= Kate Livingston Willard =

American author (1859–1898)

Kate Livingston Willard (January 13, 1859 – September 25, 1898) was the author of A Colony of Girls (New York: Dodd, Mead & Co., 1892). Her date of birth and biography are identified from genealogical records based on the uncommon name, matching chronology, and the absence of evidence for another woman of that name, although a contemporary source explicitly identifying her as the author of this obscure book has not yet been located.

Kate Willard was the daughter of Edward Kirk Willard of Chicago, Illinois, one of the most successful bankers and brokers of his day in both Chicago and Wall Street, although he saw a financial setback in 1873, and retired in Greenwich, Connecticut. Kate's mother was Elizabeth Willard, of the same surname and family lineage as Edward's. Kate was one of 6 children, including her twin, Emma.
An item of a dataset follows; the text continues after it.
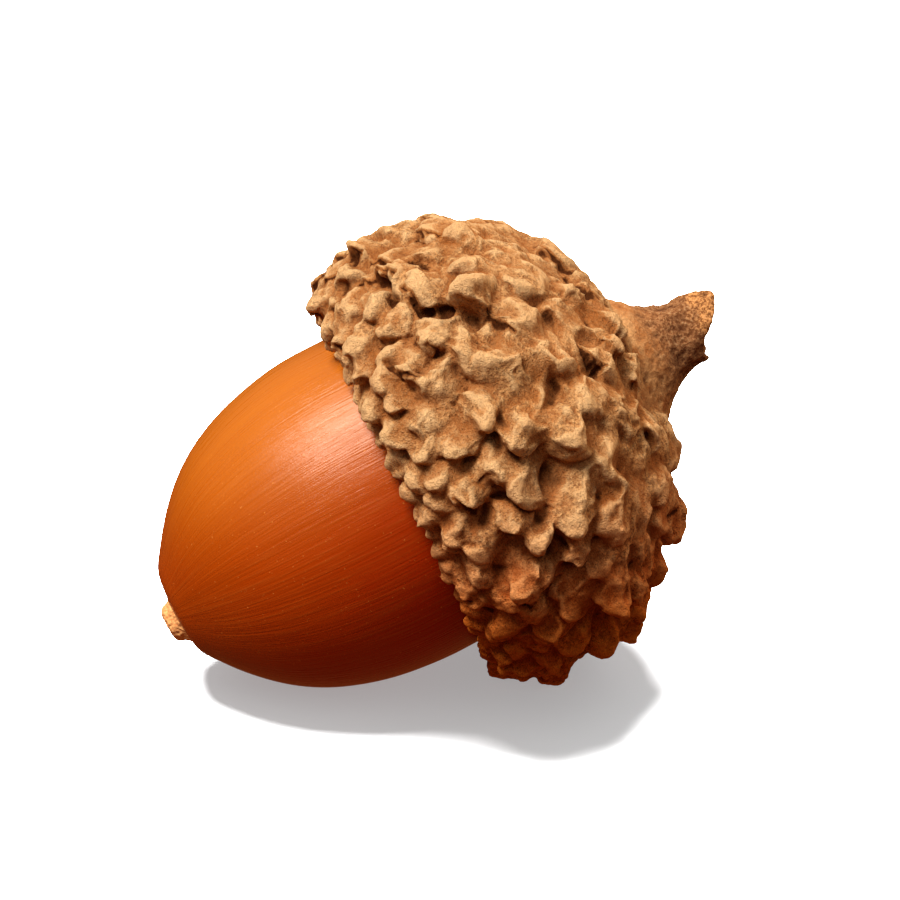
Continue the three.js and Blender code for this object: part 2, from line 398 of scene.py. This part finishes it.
def add_scale(bm, along, angle, width):
    """One tongue, its free end pointing to the rim and a little way round.

    In its own axes it lies along Y with its root at y = -1 and its free end at y = 1, and Z
    stands out of the wall. t goes from 0 at the root to 1 at the free end. Its sizes are
    shares of its width, and knob, low and small say how much it is of the front, of the
    stalk's end and of the rim.
    """
    place, slope = on_face(along)
    knob = smoothstep(1.25 * knobbly(angle) + random.uniform(-0.2, 0.2))
    low = smoothstep((along - 8) / 6)
    small = 1 - smoothstep((along - 0.5) / 1.6)
    skew = (SKEW + math.radians(random.gauss(0, 13))) * (1 - small)
    half_width = width * random.uniform(0.5, 0.66) * (1.3 - 0.3 * knob)
    half_length = width * random.uniform(0.82, 1.1) * (1 - 0.36 * small)
    thick = width * random.uniform(0.18, 0.26) * (1 + 0.7 * small) * (1 - 0.35 * low) * (0.75 + 0.25 * knob)
    lift = width * random.uniform(0.14, 0.34) * knob * (1 - 0.8 * low) * (1 - small)
    keel = width * random.uniform(0.25, 0.45) * (0.2 + 0.8 * knob) * (1 - 0.7 * low)
    sink = width * random.uniform(0.26, 0.36) * (1 - small)
    lean = random.uniform(-0.6, 0.6)
    bend = random.uniform(-0.4, 0.4)
    seed = random.uniform(0, 99)

    outward = around(angle, slope.y, -slope.x)
    rimward = around(angle, -slope.x, -slope.y)
    roundward = Vector((-math.sin(angle), math.cos(angle), 0))
    tongue = math.cos(skew) * rimward + math.sin(skew) * roundward
    across = tongue.cross(outward)
    centre = around(angle, place.x, place.y) - outward * (wall_depth(along, angle) + 0.02 * width)
    centre -= tongue * 0.2 * width * (1 - small) + outward * 0.2 * width * small
    centre -= outward * 0.22 * width * (1 - knob)

    made = bmesh.ops.create_icosphere(bm, subdivisions=3, radius=1)
    for v in made["verts"]:
        x, y, z = v.co
        ring = math.sqrt(max(1e-6, 1 - y * y))
        full = (1 - min(1, abs(y)) ** 3) ** 0.42
        x, z = x / ring * full, z / ring * full
        t = (y + 1) / 2
        ridge = max(0, 1 - abs(x - lean * t)) * smoothstep(z + 0.6)
        px = x * half_width * (0.9 + 0.3 * t - 0.2 * t**4) + bend * half_width * t * t
        py = y * half_length
        pz = z * thick * (0.8 + 0.6 * t) + ridge * keel * (0.25 + 0.95 * t)
        pz += lift * t**1.4 - sink * (1 - t) ** 1.6
        lump = noise.noise(Vector((px + seed, py, pz)) / (0.45 * width))
        fine = noise.noise(Vector((px, py + seed, pz)) / (0.2 * width))
        pz += (0.14 * lump + 0.05 * fine) * width
        px += 0.12 * lump * width
        v.co = centre + across * px + tongue * py + outward * pz
    if random.random() < (0.8 if knob < 0.55 else 0.15) * (1 - small):
        slits.append((centre + tongue * half_length * 0.95, across, tongue, half_width))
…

Willard's novel, A Colony of Girls (1892), published around the age of 33, is a coming-of-age tale of the Lawrence sisters—Helen, Nathalie, and Jean—in the idyllic fictionalized town of Hetherford near New York City. It explores themes of friendship, responsibility, and romance.

She was married to James Edward Brush, whose first wife had died on December 18, 1891, the year before Willard's novel was published. Brush was a resident of New York City and member of the New York Produce Exchange. He retired to Greenwich, Connecticut and died in 1908.

Willard died at the age of 39. No children are listed in available genealogies.